One quick scan of Beast's directory of its trainers (aka Pack Leaders), put me somewhat at ease—there was no doubt I'd be in capable, muscle-supported hands. But it was still easy to feel intimidated, to wonder if I was about to go into a setting wherein everyone would be in competition with one another, and I'd come up very short. But nothing could have been further from the truth. Upon arriving to the spacious studio for my first class, I was greeted with smiles, and the instructor, Miriam, was talking with class members about the relative merits of regular versus vegan chorizo. There was an easy camaraderie, and the class was filled with people of all ages, genders, ethnicities, and body types. It felt representative of the Brooklyn streets, which was a refreshing change to fitness classes I had been too which are all filled with a familiar sea of similar looking faces and bodies. I felt instantly comfortable, and reassured.

And then the workout began. It's no coincidence that one of the "I"s in HIIT stands for intensity; other than for the briefest of moments, the class was relentless, but this only made the time fly by faster. I felt not only physically engaged, but mentally engaged as I moved from exercise to exercise, station to station, guided the whole time by Miriam, and helped by videos playing on the studio's walls, in which Beast instructors demonstrated proper form for each exercise. There was never a moment where I found my thoughts wandering, never a time when I felt like I needed to quit. Instead, I was so focused on how all the different parts of my body were moving, and so eager to push myself to another level, that I barely realized when class came to a close, and I got to lay down, drenched with sweat, humming with the kind of endorphin high that reminds you that your body is meant to be used.

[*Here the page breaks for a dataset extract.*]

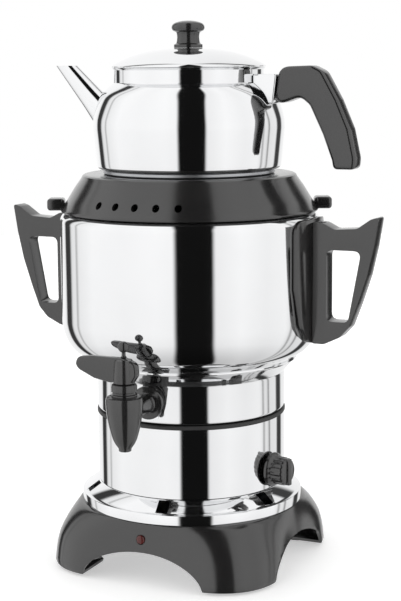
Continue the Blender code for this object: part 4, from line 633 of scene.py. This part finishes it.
tap = drawn_up("tap_casting", [
    (0, tap_high.z), (tap_radius - 0.0018, tap_high.z), (tap_radius - 0.0006, tap_high.z - 0.0006)] + [
    (TAP_TIP_RADIUS + out * (tap_radius - TAP_TIP_RADIUS), tap_low.z + up * tap_tall)
    for out, up in TAP_SHAPE] + [
    (TAP_TIP_RADIUS - 0.0002, tap_low.z + 0.0012), (TAP_TIP_RADIUS - 0.0003, tap_low.z + 0.0003),
    (TAP_TIP_RADIUS - 0.0008, tap_low.z), (0, tap_low.z)], 96)
shank = drawn_up("shank", [
    (0, 0), (SHANK_RADIUS, 0), (SHANK_RADIUS, flange_face - 0.0080), (0.0088, flange_face - 0.0055),
    (0.0115, flange_face - 0.0042), (0.0140, flange_face - 0.0034), (FLANGE_RADIUS, flange_face - 0.0026),
    (FLANGE_RADIUS, flange_face - 0.0003), (FLANGE_RADIUS - 0.0003, flange_face),
    (SHANK_RADIUS, flange_face), (SHANK_RADIUS, tap_high.y - tap_y),
    (0, tap_high.y - tap_y)], 72)
put(shank, (0, 0, TAP_HEIGHT), (-90, 0, 0))
joined(tap, shank, "UNION")
joined(tap, rod(PLUG_BORE, PLUG_FLOOR, tap_high.z + TOOL_OVERRUN))
joined(tap, rod(OUTLET_BORE, tap_low.z - TOOL_OVERRUN, PLUG_FLOOR + 0.001))
joined(tap, put(rod(SHANK_BORE, 0, tap_high.y - tap_y + TOOL_OVERRUN), (0, 0, TAP_HEIGHT), (-90, 0, 0)))
finished(put(tap, (tap_x, tap_y, 0)), bakelite, "root", "black_bakelite", "tap_body", smooth=40, edge=0.0003)

bonnet_low, bonnet_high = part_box("tap_bonnet")
STEM_HOLE = 0.0048
BONNET_GROOVE = 0.0009
bonnet_radius = (bonnet_high.x - bonnet_low.x) / 2
groove_radius = bonnet_radius - BONNET_GROOVE
bonnet_tall = bonnet_high.z - bonnet_low.z
bonnet = drawn_up("tap_bonnet_cap", [
    (STEM_HOLE, bonnet_high.z), (bonnet_radius - 0.0020, bonnet_high.z),
    (bonnet_radius - 0.0006, bonnet_high.z - 0.0006), (bonnet_radius, bonnet_high.z - 0.0020),
    (bonnet_radius, bonnet_low.z + bonnet_tall * 0.62), (groove_radius, bonnet_low.z + bonnet_tall * 0.58),
    (groove_radius, bonnet_low.z + bonnet_tall * 0.50), (bonnet_radius, bonnet_low.z + bonnet_tall * 0.46),
    (bonnet_radius, bonnet_low.z + 0.0006), (bonnet_radius - 0.0005, bonnet_low.z),
    (STEM_HOLE, bonnet_low.z), (STEM_HOLE, bonnet_high.z)], 72)
finished(put(bonnet, (tap_x, tap_y, 0)), bakelite, "root", "black_bakelite", "tap_bonnet", smooth=40)


# Tap lever: a leaf-shaped bakelite wing on a round hub that turns the plug, with a small ball
# screwed on top of it.
LEVER_OUTLINE = (
    (-1.03, 0.62), (-0.98, 0.92), (-0.70, 1.00), (0.05, 1.00), (0.29, 0.80),
    (0.31, 0.35), (0.20, 0.00), (-0.30, 0.00), (-0.62, 0.12), (-0.95, 0.42),
)
LEVER_REACH = 0.043
LEVER_THICKNESS = 0.008
LEVER_CORNER = 0.006
LEVER_ROUNDING = 0.0022
LEVER_EDGE = 0.0004
HUB_RADIUS = 0.0090
STEM_DEPTH = 0.0083
lever_low, lever_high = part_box("tap_lever")


def rounded_outline(points, radius, steps):
    """The outline with an arc in each corner, no longer than its sides allow."""
    outline = []
    for index, point in enumerate(points):
        corner = Vector(point)
        before = Vector(points[index - 1]) - corner
        after = Vector(points[(index + 1) % len(points)]) - corner
        reach = min(radius / math.tan(before.angle(after) / 2), before.length * 0.48, after.length * 0.48)
        start = corner + before.normalized() * reach
        end = corner + after.normalized() * reach
        for step in range(steps + 1):
            share_along = step / steps
            outline.append(start.lerp(corner, share_along).lerp(corner.lerp(end, share_along), share_along))
    return outline


def cut_plate(name, outlines, thickness, rounding, segments=4):
    """A thick plate standing in X and Z, from outlines: the first is its edge, the others are openings."""
    plate = None
    for outline in outlines:
        bpy.ops.mesh.primitive_circle_add(vertices=len(outline), radius=1, fill_type="NGON")
        sheet = bpy.context.object
        ordered = [sheet.data.vertices[i] for i in sheet.data.polygons[0].vertices]
        for point, (across, up) in zip(ordered, outline):
            point.co = (across, -thickness / 2 if plate is None else -thickness, up)
        depth = thickness if plate is None else thickness * 2
        select_only(sheet)
        bpy.ops.object.mode_set(mode="EDIT")
        bpy.ops.mesh.select_all(action="SELECT")
        bpy.ops.mesh.extrude_region_move(TRANSFORM_OT_translate={"value": (0, depth, 0)})
        bpy.ops.mesh.select_all(action="SELECT")
        bpy.ops.mesh.normals_make_consistent(inside=False)
        bpy.ops.object.mode_set(mode="OBJECT")
        if plate is None:
            plate = sheet
            plate.name = name
        else:
            joined(plate, sheet)
    if rounding:
        applied(plate, "BEVEL", width=rounding, segments=segments, limit_method="ANGLE",
                angle_limit=math.radians(50), use_clamp_overlap=True)
    return plate


lever_tall = lever_high.z - lever_low.z
outline = rounded_outline([(across * LEVER_REACH, lever_low.z + up * lever_tall)
                           for across, up in LEVER_OUTLINE], LEVER_CORNER, 5)
lever = cut_plate("tap_wing", [outline], LEVER_THICKNESS, LEVER_ROUNDING)
hub = drawn_up("hub", [
    (0, lever_low.z), (0.0086, lever_low.z), (HUB_RADIUS, lever_low.z + 0.0005),
    (0.0086, lever_low.z + 0.010), (0.0078, lever_high.z - 0.003), (0.0070, lever_high.z - 0.0016),
    (0, lever_high.z - 0.0012)], 64)
joined(lever, hub, "UNION")
joined(lever, rod(STEM_HOLE, lever_low.z - TOOL_OVERRUN, lever_low.z + STEM_DEPTH))
finished(put(lever, (tap_x, tap_y, 0)), bakelite, "tap_key", "black_bakelite", "tap_lever",
         smooth=40, edge=LEVER_EDGE)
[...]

The fact that I was able to lose myself so completely in my hour of exercise was Barricelli's intention with the studio. He says, "I always wanted a HIIT class where you could lose yourself in the moment and have fun with something that is very difficult." And that's exactly what happens; the difficult becomes fun, the challenge becomes something you can't wait to tackle. This was what I found over the course of the month I went regularly to Beast. I missed it on days when I was traveling; my body had started to respond to this kind of input and craved it. 

Also: I started to get strong. Muscles that I didn't know I had became visible, and I found myself, just in my regular life, running up the stairs and doing squats, flexing my arms and tightening my thighs. With this strength came a new kind of confidence about myself and what I was capable of doing. This might seem like a small thing, but in a time when it's really easy to feel unstable, when the need for political upheaval and widespread social change feels more necessary than ever before, knowing that you're working to improve the health of your body and mind is invaluable. 

There are infinite ways, probably, of learning how to be strong. And it's just as essential to promote mental strength as it is physical, and yet, for me, going to these classes was a way to rethink what strength meant, to give it a new and real meaning, to associate it with a community of other people, who were also looking for the strength within, and to find it within myself to lay a foundation to move into the future with purpose—and gradually growing muscles.